My head does not even hurt from when I had banged it. My whole body feels heavy; I have a cold but this is not a result of that. This is the result of pushing myself too far in a month that is notorious for being the worst month ever.
After having an amazing Christmas with the family, I returned back to reality. The weather has taken a plunge, the nights are still dark and gloomy. I am back at work with a million tasks to do and a tide that goes in the opposite direction. There is simply not enough time.
I always the strong one and I am sick of it. The one that always has their stuff together. As a mother who works full time, I should be able to juggle four plates while painting the ceiling of the flipping Sistine Chapel all to the tune of Happy by Pharrell.
My body aches; my shoulders, head and neck have the weight of the world on them. Gravity pushes my body down with great force. I have never felt this bad since I was pregnant. Even now when I am supposed to have a rest I am three steps ahead of myself. I have finished the YouTube video I wanted to watch and wrote a post of things I want to improve in the house. My off switch does not exist.
As I lay here in bed, fully clothed, I wonder what the point of doing a ‘good’ job of things is. I am dressed in the red spotty dress I got for Christmas because I did not want to look like a hobo while we took our kids to the toy shop. It is only a toy shop, so why wear a smart outfit? Guilt is the main culprit.
Guilty as charged
Everything causes me guilt. I feel guilty for buying clothes that I don’t wear so I force myself to wear them. Being a mum, I feel guilty for not being with my kids at this moment, having locked myself away. I feel guilty because my husband has to deal with the kids on his own.
Another desire is to sleep, to which I also feel guilty for. If I sleep now, I won’t sleep tonight which will mean getting a serious case of grumpiness tomorrow.
My eyes keep lowering and as soon as my chin hits my chest I spring up and remind myself ‘you must not sleep’. My day, wasted because I do not want to emerge from my bed shaped security blanket.
Being kind to myself was never my strong point. However, being critical comes naturally. It is second nature.
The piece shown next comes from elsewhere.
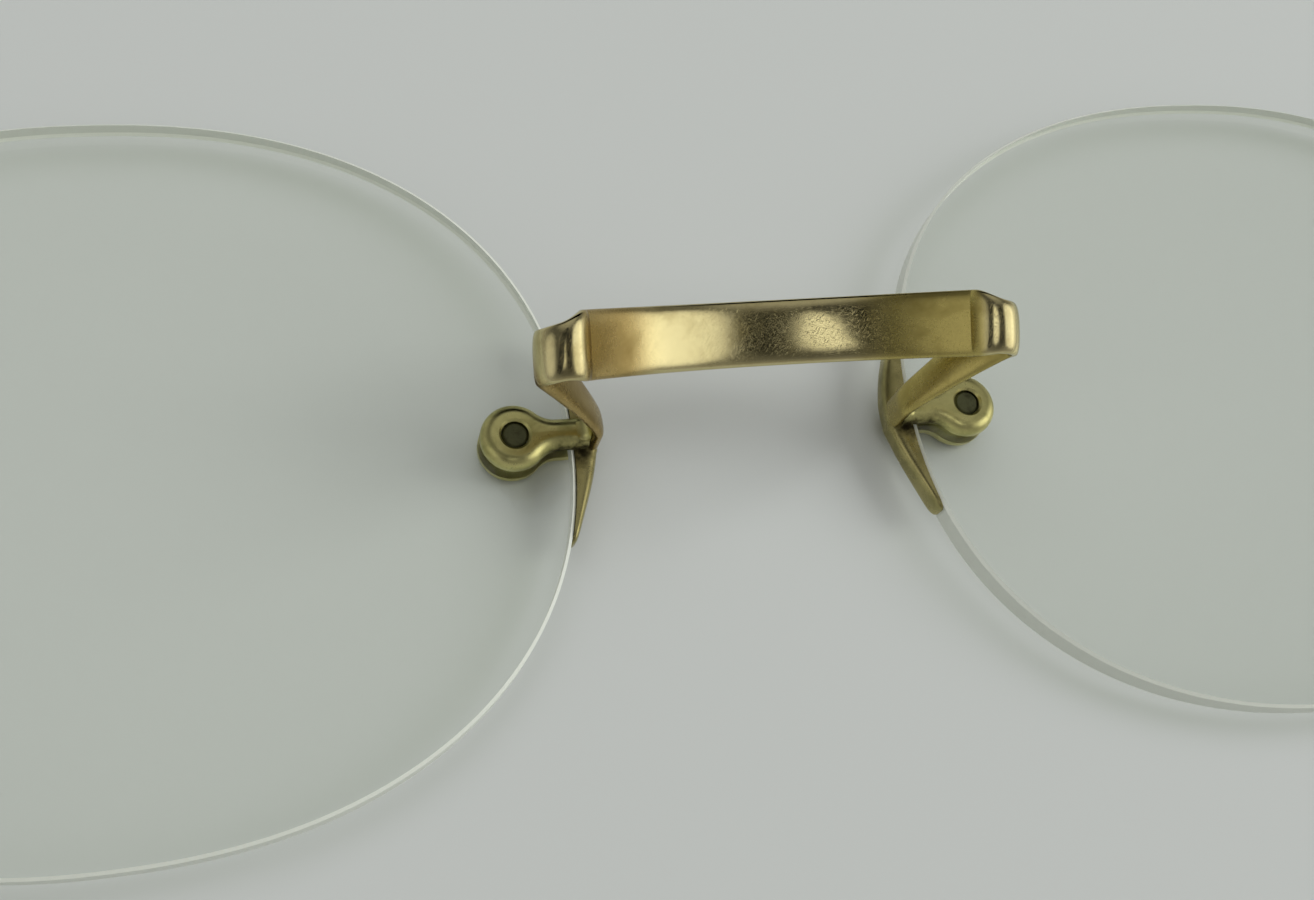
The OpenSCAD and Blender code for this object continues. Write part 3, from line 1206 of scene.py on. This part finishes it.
    def _braze(self, sheet: Sheet) -> None:
        """Adds the brazed fillet between the strap's face and the bridge's foot.

        Args:
            sheet: what the strap's skin is collected in.
        """
        rings = []
        for u in shares(self.braze_rings, 0):
            v = 2 * u - 1
            y = v * (self.neck_w / 2 - self.braze_inset)
            size = self.braze_r * math.sqrt(max(1 - abs(v) ** self.braze_fullness, 0.0)) + self.least
            past_flat = max(0.0, (abs(y) - self.braze_flat) / self.round_r)
            drop = self.round_r * (1 - math.sqrt(max(0.0, 1 - past_flat ** 2)))
            curve = [(size * (1 - math.sin(a)), y, size * (1 - math.cos(a)))
                     for a in np.linspace(math.pi / 2, 0, self.braze_sides + 1)]
            low = -self.braze_sink
            curve = np.array([(0.0, y, size), *curve, (size, y, low), (0.0, y, low)])
            rings.append(self._stand(curve + np.array([-self.root, 0, SIZES.strap_t - drop])))
        sheet.add_rings(rings, capped=True)


@dataclass
class LensScrew:
    """A slotted countersunk screw with a fine thread."""

    side: Side
    d: float = 1.1
    head_d: float = 1.9
    head_sink: float = 0.05
    head_rim: float = 0.08
    head_edge: float = 0.03
    slot_w: float = 0.26
    slot_h: float = 0.2
    slot_clear: float = 0.3
    slot_crisp: float = 35.0
    tip_recess: float = 0.12
    tip_chamfer: float = 0.1
    tip_flat_r: float = 0.2
    tip_dish: float = 0.015
    tip_middle: float = 0.01
    pitch: float = 0.22
    thread: float = 0.06
    thread_step: float = 0.0183
    around: int = 96
    least_r: float = 1e-4

    def profile(self) -> list[tuple[float, float, bool]]:
        """Follows the screw's side from the head to the tip.

        Returns:
            Radius, height and whether the thread runs there.
        """
        head, shank = self.head_d / 2, self.d / 2
        top = SIZES.back_z + SIZES.strap_t - self.tip_recess
        z0 = self.head_sink
        neck = z0 + self.head_rim + (head - shank)
        rows = [(0.0, z0, False), (head - self.head_edge, z0, False), (head, z0 + self.head_edge, False),
                (head, z0 + self.head_rim, False), (shank, neck, False)]
        z = neck + self.head_edge
        while z < top - self.tip_chamfer:
            rows.append((shank, z, True))
            z += self.thread_step
        return rows + [(shank, top - self.tip_chamfer, False), (shank - self.tip_chamfer, top, False),
                       (self.tip_flat_r, top - self.tip_dish, False), (0.0, top - self.tip_middle, False)]

    def build(self, steel: bpy.types.Material) -> bpy.types.Object:
        """Builds the screw.

        Args:
            steel: its finish.

        Returns:
            The piece.
        """
        a = np.linspace(0, 2 * math.pi, self.around, endpoint=False)
        rings = []
        for r, z, threaded in self.profile():
            phase = (z / self.pitch - a / (2 * math.pi)) % 1.0
            wave = self.thread * np.abs(2 * phase - 1) if threaded else 0.0
            radius = np.maximum(r - wave, self.least_r)
            circle = [SIZES.hole_x + radius * np.cos(a), -SIZES.hole_drop + radius * np.sin(a)]
            rings.append(at_height(np.column_stack(circle), z))
        sheet = Sheet()
        sheet.add_rings(rings[::-1])
        piece = sheet.make(f"{self.side.word}_screw_body", self.side, [steel])
        weld(piece)
        self._cut_slot(piece)
        settle(piece, f"{self.side.word}_lens_screw", f"{self.side.word}_screw")
        return piece

    def _cut_slot(self, piece: bpy.types.Object) -> None:
        """Cuts the driver's slot across the head.

        Args:
            piece: the screw.
        """
        x0 = SIZES.hole_x * self.side.value
        mesh = bpy.data.meshes.new("slot_cutter")
        low, high = self.head_sink - self.slot_clear, self.head_sink + self.slot_h
        corners = [(x0 + i * self.head_d, -SIZES.hole_drop + j * self.slot_w / 2, z)
                   for z in (low, high) for j in (-1, 1) for i in (-1, 1)]
        faces = [(0, 2, 3, 1), (4, 5, 7, 6), (0, 1, 5, 4), (2, 6, 7, 3), (0, 4, 6, 2), (1, 3, 7, 5)]
        mesh.from_pydata((np.array(corners) * MM).tolist(), [], faces)
        cutter = bpy.data.objects.new("slot_cutter", mesh)
        bpy.context.scene.collection.objects.link(cutter)
        cut = piece.modifiers.new("slot", "BOOLEAN")
        cut.operation = "DIFFERENCE"
        cut.object = cutter
        cut.solver = "EXACT"
        graph = bpy.context.evaluated_depsgraph_get()
        shaped = bpy.data.meshes.new_from_object(piece.evaluated_get(graph))
        piece.modifiers.clear()
        piece.data = shaped
        shaped.set_sharp_from_angle(angle=math.radians(self.slot_crisp))
        bpy.data.objects.remove(cutter)


@dataclass(frozen=True)
class Lamp:
    """One soft lamp that looks at the object."""

    name: str
    place: Triple
    size: tuple[float, float]
    power: float
    target: Triple = (0, 0, 0.003)

    def hang(self) -> None:
        """Adds the lamp to the scene."""
        data = bpy.data.lights.new(self.name, "AREA")
        data.shape = "RECTANGLE"
        data.size, data.size_y = self.size
        data.energy = self.power
        lamp = bpy.data.objects.new(self.name, data)
        lamp.location = self.place
        lamp.rotation_euler = (Vector(self.target) - Vector(self.place)).to_track_quat("-Z", "Y").to_euler()
        lamp.visible_glossy = False
        lamp.visible_transmission = False
        bpy.context.scene.collection.objects.link(lamp)


def panel(name: str, corners: Sequence[Triple], material: bpy.types.Material) -> bpy.types.Object:
    """Makes a flat panel for the studio.

    Args:
        name: the panel's name.
        corners: its corners in order, in millimetres.
        material: its finish.

    Returns:
        The panel.
    """
    sheet = Sheet()
    sheet.add_points(np.array(corners))
    sheet.add_face(range(len(corners)))
    return sheet.make(name, None, [material])


@dataclass(frozen=True)
class DarkCard:
    """The dark front of the camera, which only the shiny metal sees.

    Attributes:
        place: its middle, in millimetres.
        size: its width and height, in millimetres.
        cut: what is cut off one upper corner, so that the flat glass doesn't mirror it.
    """

    place: Triple
    size: tuple[float, float]
    cut: tuple[float, float]

    def hang(self) -> None:
        """Adds the card to the scene, facing the object."""
        middle = Vector(self.place)
        turn = (-middle).to_track_quat("Z", "Y").to_matrix()
        w, h = self.size[0] / 2, self.size[1] / 2
        flat = ((-w, -h, 0), (w, -h, 0), (w, h - self.cut[1], 0), (w - self.cut[0], h, 0), (-w, h, 0))
        corners = [tuple(middle + turn @ Vector(corner)) for corner in flat]
        black = MaterialNodes("camera_front").matt((0.02, 0.02, 0.02), roughness=0.8)
        card = panel("camera_front", corners, black)
        card.visible_camera = card.visible_diffuse = False
        card.visible_shadow = card.visible_transmission = False


@dataclass(frozen=True)
class Window:
    """A soft bright or dark patch of the room, seen in reflections and as gentle light.

    Attributes:
        towards: direction from the object.
        inner: half-angle of the even middle, in degrees.
        outer: half-angle where it has faded out, in degrees.
        level: how much it adds, below 0 for a dark one.
    """

    towards: Triple
    inner: float
    outer: float
    level: float

    def add(self, n: Nodes, direction: Socket, level: Socket) -> Socket:
        """Adds the patch to the room's brightness.

        Args:
            n: the world's nodes.
            direction: the direction looked at.
            level: brightness so far.

        Returns:
            Brightness with the patch.
        """
        towards = Vector(self.towards).normalized()
        near = n.add("VectorMath", {0: direction, 1: towards}, operation="DOT_PRODUCT").outputs["Value"]
        outer, inner = math.cos(math.radians(self.outer)), math.cos(math.radians(self.inner))
        return n.sums("ADD", n.ramp(near, outer, inner, ends=(0.0, self.level), smooth=True), level)


@dataclass
class Studio:
    """Pale table, soft lamps and the camera at the photograph's angle."""

    camera_place: Triple = (-0.0198129, -0.0219192, 0.0596238)
    camera_axes: tuple[Triple, ...] = (
        (0.965992, 0.073336, -0.247954), (-0.155244, 0.93136, -0.329346), (0.206781, 0.356639, 0.911071))
    lens_mm: float = 40.84
    sensor_mm: float = 36.0
    sight: tuple[float, float] = (0.0005, 20.0)
    floor_half: float = 3000.0
    floor_z: float = -0.02
    floor_colour: Triple = (0.61, 0.635, 0.615)
    walls: float = 0.42
    ceiling: float = 0.11
    walls_to: float = 0.65
    sky_colour: Triple = (1.0, 1.0, 0.97)
    lamps: tuple[Lamp, ...] = (
        Lamp("right_window", (0.52, 0.05, 0.40), (0.34, 0.36), 1.35),
        Lamp("overhead", (-0.05, 0.22, 0.62), (0.7, 0.6), 1.7),
    )
    windows: tuple[Window, ...] = (
        Window((-0.13, -0.44, 0.885), 5, 16, 1.2),
        Window((0.80, -0.26, 0.52), 14, 28, 1.15),
        Window((0.98, -0.10, 0.12), 8, 26, 0.5),
        Window((0.31, -0.42, 0.85), 7, 19, -0.09),
        Window((-0.83, -0.27, 0.48), 8, 26, 0.5),
        Window((0.12, 0.40, 0.91), 12, 38, 0.3),
        Window((0.15, 0.96, 0.18), 20, 42, -0.3),
    )
    card: DarkCard = DarkCard((-18.6, -21.9, 59.6), (17, 60), (7.5, 19))

    def build(self) -> None:
        """Adds the floor, the sky, the lamps, the dark card and the camera."""
        bpy.context.scene.view_settings.view_transform = "Standard"
        self._floor()
        self._sky()
        for lamp in self.lamps:
            lamp.hang()
        self.card.hang()
        data = bpy.data.cameras.new("photo_camera")
        data.sensor_width = self.sensor_mm
        data.lens = self.lens_mm
        data.clip_start, data.clip_end = self.sight
        camera = bpy.data.objects.new("photo_camera", data)
        turn = Matrix(self.camera_axes).to_4x4()
        camera.matrix_world = Matrix.Translation(Vector(self.camera_place)) @ turn
        bpy.context.scene.collection.objects.link(camera)
        bpy.context.scene.camera = camera

    def _floor(self) -> None:
        """Adds the plain pale table top."""
        half = self.floor_half
        corners = [(i * half, j * half, self.floor_z) for i, j in ((-1, -1), (1, -1), (1, 1), (-1, 1))]
        pale = MaterialNodes("pale_table").matt(self.floor_colour, roughness=0.95, gloss=0.15)
        floor = panel("table_top", corners, pale)

    def _sky(self) -> None:
        """Sets a soft room light: dim overhead, paler at the walls, with a few bright windows."""
        world = bpy.data.worlds.new("room")
        bpy.context.scene.world = world
        world.use_nodes = True
        n = Nodes(world.node_tree)
        direction = n.add("TexCoord").outputs["Generated"]
        height = n.add("SeparateXYZ", {0: direction}).outputs["Z"]
        level = n.ramp(height, high=self.walls_to, ends=(self.walls, self.ceiling))
        for window in self.windows:
            level = window.add(n, direction, level)
        sky = n.add("Background", {"Color": (*self.sky_colour, 1), "Strength": level}).outputs["Background"]
        n.add("OutputWorld", {"Surface": sky})


class Finishes:
    """The object's materials, built once."""

    def __init__(self) -> None:
        """Builds the shared effects and then each finish."""
        effects = SharedEffects()
        # Crevices at the joints, corners, hole and under the neck, darkened with dirt and painted shade.
        joint = DirtAndShadeSpot(7.4, -0.95, 2.2, 0.8)
        corner = DirtAndShadeSpot(7.25, 0.42, 2.9, 0.3)
        under_neck = DirtAndShadeSpot(8.25, -1.05, 2.0, 1.15)
        round_tip = DirtAndShadeSpot(SIZES.hole_x, -0.18, 2.45, 0.7)
        loop_crease = DirtAndShadeSpot(7.95, 1.1, 8.1, 0.4)
        by_block = DirtAndShadeSpot(7.6, 1.2, 1.4, 0.5)
        self.strip = GoldFinish(
            "strip_gold", base=(0.62, 0.54, 0.28), skin=(0.42, 0.345, 0.15), roughness=0.25,
            skin_roughness=0.38, cover=0.34, scratch=0.13, spots=(loop_crease, joint),
            polished_to=4.95, polished_middle=-0.42).build(effects)
        self.shoe = GoldFinish(
            "shoe_gold", base=(0.45, 0.395, 0.17), skin=(0.21, 0.19, 0.075), roughness=0.22,
            skin_roughness=0.4, cover=0.42, scratch=0.12, spots=(joint, by_block)).build(effects)
        self.tongue = GoldFinish(
            "tongue_gold", base=(0.70, 0.645, 0.27), skin=(0.42, 0.40, 0.145), roughness=0.28,
            skin_roughness=0.46, cover=0.38, scratch=0.16, spots=(joint, corner, under_neck, round_tip),
            patch_scale=0.9).build(effects)
        self.steel = SteelFinish().build(effects)
        self.clear = GlassFinish(
            "clear_glass", tint=(0.96, 0.978, 0.948), shade=(0.97, 0.976, 0.963), roughness=0.0,
            clearness=1.0, marks=2.3, marks_from=0.66, marks_to=0.8, marks_gain=0.05).build()
        self.ground = GlassFinish(
            "ground_edge", tint=(0.84, 0.87, 0.785), shade=(0.6, 0.63, 0.55), roughness=0.3,
            clearness=0.14, marks=9.0, marks_from=0.35, marks_to=0.7, marks_gain=0.2,
            grinding=0.35).build()


def main() -> None:
    """Builds every piece in order."""
    logging.basicConfig(level=logging.INFO, format="%(message)s")
    Studio().build()
    looks = Finishes()
    SaddleBridge().build(looks.strip)
    for side in Side:
        Lens(side).build(looks.clear, looks.ground)
        Shoe(side).build(looks.shoe)
        Strap(side, StrapPlace.REAR).build(looks.tongue)
        Strap(side, StrapPlace.FRONT).build(looks.tongue)
        LensScrew(side).build(looks.steel)


if __name__ == "__main__":
    main()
I have always been something of an overachiever and my strong work ethic means I often ‘want it all’. Unfortunately, my body and brain won’t allow that to happen.
As I type, my head whirls with possibilities of what I should be doing rather than lay in bed.
- Write the list of household improvements in my bullet journal. This shows I have my stuff together because I will be conquering goals.
- Eat my weight in chocolate and ice cream as comfort.
- Play with my children. I should be spending more time with them as they are the most important thing in my life.
- Clean my way out of this funk even though my shoulders are in pain.
- Learn something new and be a better person.
- Close my eyes and……
I am still in pain but the urge to kill someone has eased slightly. I am curled up with my children watching children’s TV. True to my word, I fell asleep for a short time earlier.
Today has been such a write-off. I feel guilty for my erratic emotions. I feel bad for not making the most of my weekend. Mostly, I feel in need of a new body and brain, this one is broken.
It is hard to pinpoint what caused all of this stress within me. Nothing has changed around me to cause this. Is this pain a way of my body telling me something is wrong. Whatever it is, it needs to buy a bus ticket and get out of my life for good.
Thankfully, the next day was slightly better. Just remember that bad days are there to make you appreciate the good ones. The days you feel like you cannot cope, you will survive and move onto better ones.
Do you relate to any of the feelings I have expressed? I would love to hear what you encounter on the days where the world feels against you.